What needs to be done: Each line of the material below should be reproduced exactly.

Given data:
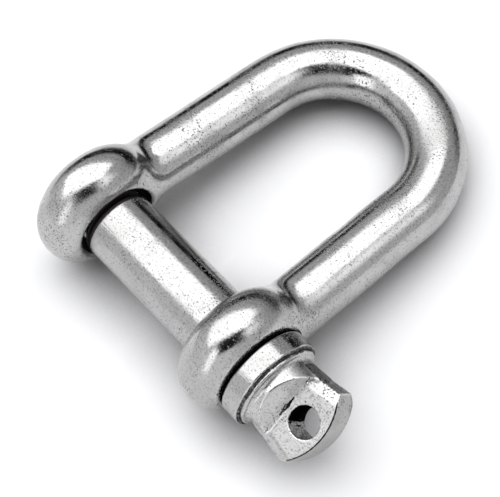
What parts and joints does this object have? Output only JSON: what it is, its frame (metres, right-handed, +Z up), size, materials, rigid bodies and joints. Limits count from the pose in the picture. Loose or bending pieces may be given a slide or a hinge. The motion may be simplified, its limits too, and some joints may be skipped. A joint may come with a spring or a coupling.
{
  "type": "d shackle",
  "caption": "Screw-pin D shackle: forged round-bar bow with rounded eyes, closed by a removable threaded pin with a collar and a drilled flat head.",
  "frame": {"origin": "middle of the underside of the whole shackle's box, on the surface that it lies on", "axes": "+X along the pin towards its head, +Y from the pin towards the crown, +Z up, with the shackle on its side"},
  "size_m": [0.07, 0.0794, 0.0254],
  "materials": {
    "forged_steel": "polished stainless steel, softly worn",
    "machined_steel": "turned stainless steel, softly worn"
  },
  "bodies": {
    "shackle": {"shackle_body": "forged_steel"},
    "pin_travel": {"pin_shank": "machined_steel", "pin_collar": "machined_steel"},
    "pin_turn": {"pin_head": "forged_steel", "pin_thread": "machined_steel"}
  },
  "joints": [
    {"name": "pin_withdraw", "type": "slide", "parent": "shackle", "child": "pin_travel", "axis": [1, 0, 0], "range_m": [0, 0.04605]},
    {"name": "pin_unscrew", "type": "hinge", "parent": "pin_travel", "child": "pin_turn", "pos_m": [-0.00877, -0.02697, 0.0127], "axis": [1, 0, 0], "range_deg": [0, 8280]}
  ],
  "couplings": [
    {"joint": "pin_withdraw", "follows": "pin_unscrew", "m_per_rad": 0.00031831}
  ]
}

Answer below:
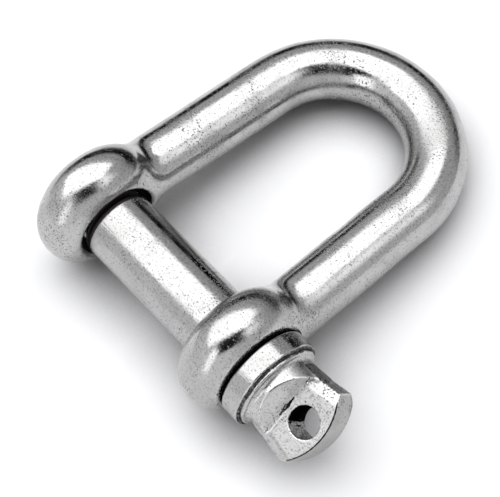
What parts and joints does this object have? Output only JSON: what it is, its frame (metres, right-handed, +Z up), size, materials, rigid bodies and joints. Limits count from the pose in the picture. Loose or bending pieces may be given a slide or a hinge. The motion may be simplified, its limits too, and some joints may be skipped. A joint may come with a spring or a coupling.
{
  "type": "d shackle",
  "caption": "Screw-pin D shackle: forged round-bar bow with rounded eyes, closed by a removable threaded pin with a collar and a drilled flat head.",
  "frame": {"origin": "middle of the underside of the whole shackle's box, on the surface that it lies on", "axes": "+X along the pin towards its head, +Y from the pin towards the crown, +Z up, with the shackle on its side"},
  "size_m": [0.07, 0.0794, 0.0254],
  "materials": {
    "forged_steel": "polished stainless steel, softly worn",
    "machined_steel": "turned stainless steel, softly worn"
  },
  "bodies": {
    "shackle": {"shackle_body": "forged_steel"},
    "pin_travel": {"pin_shank": "machined_steel", "pin_collar": "machined_steel"},
    "pin_turn": {"pin_head": "forged_steel", "pin_thread": "machined_steel"}
  },
  "joints": [
    {"name": "pin_withdraw", "type": "slide", "parent": "shackle", "child": "pin_travel", "axis": [1, 0, 0], "range_m": [0, 0.04605]},
    {"name": "pin_unscrew", "type": "hinge", "parent": "pin_travel", "child": "pin_turn", "pos_m": [-0.00877, -0.02697, 0.0127], "axis": [1, 0, 0], "range_deg": [0, 8280]}
  ],
  "couplings": [
    {"joint": "pin_withdraw", "follows": "pin_unscrew", "m_per_rad": 0.00031831}
  ]
}